5. Mr. Mukherjee for the opposite party relies on a decision of the Madhya Pradesh High Court in Hiralal Neksi v. Agarchand Gorelal, AIR 1957 Madh Pra 5. The learned Judge appears to be of opinion in that case that where it is proved that the payment of rent by the tenants has been made to one of the co-owners it is neither just nor equitable that the tenant should be asked to pay over again to the other co-owner and that it is open to the other co-owner to bring a suit for recovery of his share from the co-owner who has received the payment. With great respect I am unable to accept the reasoning adopted by his Lordship. In coming to the conclusion the effect of Section 45 of the Indian Contract Act does not appear to have been considered by the learned Judge. It appears to me that the view taken by this Court and the Mysore High Court referred to above is correct and is in consonance with the principle embodied in Section 45 of the Contract Act.

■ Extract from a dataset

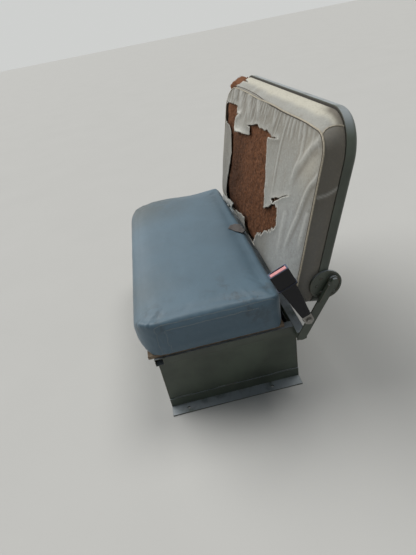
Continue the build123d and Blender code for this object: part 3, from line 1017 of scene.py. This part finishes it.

6. I would accordingly allow this application in part and order that over and above what the Courts below have decreed in favour of the plaintiffs, the latter would also be entitled to recover from the defendant a sum of Rs. 360/-being half of the arrears of rent due on the disputed house for the period from January. 1965 to December, 1966. In the circumstances, the parties will bear their own costs in this Court.